Thailand's Sam Chuk community and Old Market District along the Tha Chin River was granted an Award of Merit in the 2009 United Nations Educational, Scientific and Cultural Organization (UNESCO) Asia-Pacific Heritage Awards for Culture Heritage Conservation. Local residents formed a Sam Chuk Market Conservation Committee. They preserved what they received from their ancestors and restored 19 local buildings, adapting the old style architecture described in Thai as khanompang khing ('ginger bread') style, into a contemporary market.

== Administration ==

=== Central administration ===
Sam Chuk is divided into seven sub-districts (tambons), which are further subdivided into 68 administrative villages (mubans).
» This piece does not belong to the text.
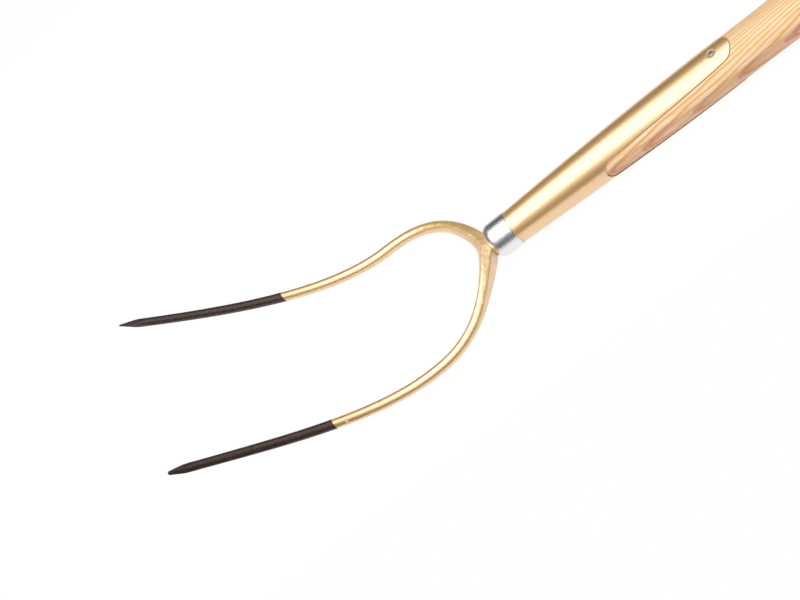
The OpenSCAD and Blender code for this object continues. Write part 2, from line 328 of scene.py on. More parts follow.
def gold_lacquer(name, dent_height, dent_size, forged_x=None):
    """Bronze powder in clear lacquer over steel: half metal and half paint, so a brown-gold body shows in
    its dark reflections, under a pale gloss. Behind forged_x, hammer scale under it makes it duller, paler
    and more dented. dent_height is in metres, and dent_size and forged_x are in mm."""
    # No varnish has an IOR of 3.3: it stands in for the powder that lies flat at the lacquer's surface.
    gloss = {"Metallic": 0.58, "Coat Weight": 1.0, "Coat Roughness": 0.3, "Coat IOR": 3.3, "Roughness": 0.32}
    made, tree, shader, place = finish_named(name, gloss)

    # In mm, and matched: clouds 11 mm wide, and specks, six to 10 mm, for the grains of the powder,
    # which in such lacquer are about 0.03 mm and too fine to show.
    cloud_size, speck_size, speck_height = 100 / 9, 10 / 6, 0.4 * mm
    cloud = add(tree, "TexNoise", {"Vector": place, "Scale": 1 / cloud_size, "Detail": 3})
    grain = add(tree, "TexNoise", {"Vector": place, "Scale": 1 / speck_size, "Detail": 4, "Roughness": 0.75})
    dents = add(tree, "TexNoise", {"Vector": place, "Scale": 1 / dent_size, "Detail": 1.5})
    body_colours = {6: linear("#EEB65A"), 7: linear("#F7C366")}
    body = add(tree, "Mix", {0: cloud.outputs["Fac"], **body_colours}, data_type="RGBA")
    speck = add(
        tree, "MapRange", {"Value": grain.outputs["Fac"], "From Min": 0.35, "From Max": 0.65, "To Max": 0.6}
    )
    brown = linear("#D89A48")
    tint = add(tree, "Mix", {0: speck.outputs[0], 6: body.outputs[2], 7: brown}, data_type="RGBA")
    fine = add(tree, "Bump", {"Height": grain.outputs["Fac"], "Distance": speck_height, "Strength": 0.2})
    beaten = {"Height": dents.outputs["Fac"], "Distance": dent_height, "Normal": fine.outputs[0]}
    worked = add(tree, "Bump", {**beaten, "Strength": 1.0})
    if forged_x is not None:
        split = add(tree, "SeparateXYZ", {0: place})
        thin_x, full_x = forged_x - 45, forged_x + 10
        forged = add(
            tree,
            "MapRange",
            {"Value": split.outputs["X"], "From Min": thin_x, "From Max": full_x},
            interpolation_type="SMOOTHSTEP",
        )
        forged = forged.outputs[0]
        dusty = add(tree, "MapRange", {"Value": forged, "To Max": 0.35})
        dust = linear("#E8CA84")
        tint = add(tree, "Mix", {0: dusty.outputs[0], 6: tint.outputs[2], 7: dust}, data_type="RGBA")
        sheen = add(tree, "MapRange", {"Value": forged, "To Min": 0.32, "To Max": 0.5})
        scale = add(tree, "MapRange", {"Value": forged, "To Min": 0.1, "To Max": 0.5})
        blows = add(tree, "MapRange", {"Value": forged, "To Min": 0.12, "To Max": 1.0})
        tree.links.new(sheen.outputs[0], shader.inputs["Roughness"])
        tree.links.new(scale.outputs[0], fine.inputs["Strength"])
        tree.links.new(blows.outputs[0], worked.inputs["Strength"])
    tree.links.new(tint.outputs[2], shader.inputs["Base Color"])
    tree.links.new(worked.outputs[0], shader.inputs["Normal"])
    tree.links.new(worked.outputs[0], shader.inputs["Coat Normal"])
    return made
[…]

| No. | Name | Thai | Villages | Pop. |
|---|---|---|---|---|
| 01. | Yan Yao | ย่านยาว | 09 | 08,140 |
| 02. | Wang Luek | วังลึก | 15 | 12,366 |
| 03. | Sam Chuk | สามชุก | 06 | 10,783 |
| 04. | Nong Phak Nak | หนองผักนาก | 08 | 08,443 |
| 05. | Ban Sa | บ้านสระ | 10 | 05,915 |
| 06. | Nong Sadao | หนองสะเดา | 10 | 05,132 |
| 07. | Krasiao | กระเสียว | 10 | 04,171 |

=== Local administration ===
There is one sub-district municipality (thesaban tambon) in the district:
- Sam Chuk (Thai: เทศบาลตำบลสามชุก) consisting of sub-district Sam Chuk and parts of sub-districts Yan Yao and Krasiao.

There are six sub-district administrative organizations (SAO) in the district:
- Yan Yao (Thai: องค์การบริหารส่วนตำบลย่านยาว) consisting of parts of sub-district Yan Yao.
- Wang Luek (Thai: องค์การบริหารส่วนตำบลวังลึก) consisting of sub-district Wang Luek.
- Nong Phak Nak (Thai: องค์การบริหารส่วนตำบลหนองผักนาก) consisting of sub-district Nong Phak Nak.
- Ban Sa (Thai: องค์การบริหารส่วนตำบลบ้านสระ) consisting of sub-district Ban Sa.
- Nong Sadao (Thai: องค์การบริหารส่วนตำบลหนองสะเดา) consisting of sub-district Nong Sadao.
- Krasiao (Thai: องค์การบริหารส่วนตำบลกระเสียว) consisting of parts of sub-district Krasiao.

==In media==
Sam Chuk was cited in the 2009 same name Thai film as a backdrop of whole story and a location for filming. The film is based on the true story that happened here about a group of boy students who are involved in drugs, directed by Tanit Jitnukul.